In January 2010, Afghanistan's Government honoured him as a national hero, with a memorial at the main traffic intersection in Jalalabad. It is known as the Shaheed Sayed Yousuf Mirranay Choke in Jalalabad city, Afghanistan. The ceremony was attended by senior government officials.

In 2013, a new foundation was opened in Mirranay's honour. The foundation called the Shaheed Mirranay Foundation runs a school. It teaches girls and boys English and computer literacy, and also provides humanitarian aid to the war-torn communities in Afghanistan.

In 2014, in the book The Well of the Hero a tribute to Mirranay was written by scholar and historian, Professor Habibullah Rafi in which he noted Mirranay's struggle for social justice and ethnic diversity under one unified democratic government. Professor Rafi also recounted how he and Mirranay set up an education foundation called Afghan Youth. Rafi said his last encounter shortly before Mirranay was arrested and disappeared in a bookshop in August 1978.

In the same book, another tribute was given by Mohammad Sediq Patman, former Afghan Deputy Education Minister under Karzai government. The tribute was based on a speech that Patman delivered on 8, May 2014 in Jalalabad. He described Mirranay as a leader of the Afghan Mellat movement who sacrificed his life for the cause, a true patriot and honest leader. Patman said Mirranay was his role model both politically and personally. “He was my teacher and role model.
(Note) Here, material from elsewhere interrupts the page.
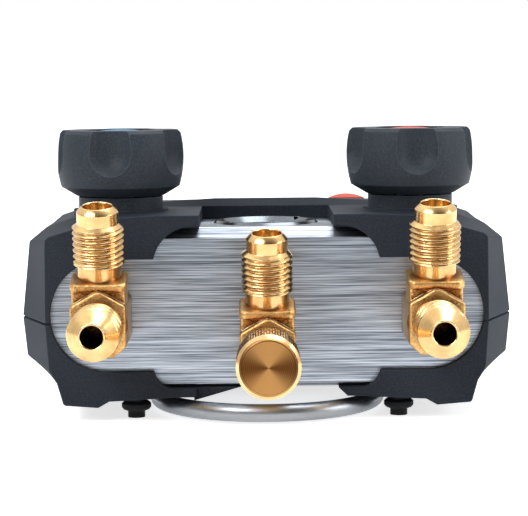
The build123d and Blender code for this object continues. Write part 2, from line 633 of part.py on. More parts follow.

My sincere advice is for everyone to treat Mirranay as their role model and a symbol for unity and democratic values in Afghanistan.”

==Personal life==
After Mirranay was arrested and believed to be killed, his family were among the first refugees to flee to Pakistan in the 1980s. His brother Syed Gulam Farooq Mirranay is an Afghan political and social reformer and politician, who was an elected member of the House of the People or Wolesi Jirga in 2005 and is the official spokesperson for the Afghan Social Democratic Party (Afghan Mellat).

Sayed Yousuf Mirranay had another brother, Sayed Sheerin Mirranay, who was also imprisoned in 1978 and also disappeared whilst incarcerated.

Sayed Yousuf Mirranay's wife and four children moved to Australia in 1991. They have resided in Australia since the early 1990s. His eldest son, Said Khushal Mirranay, is a physician and a well-known and respected figure in the Afghan Australian community.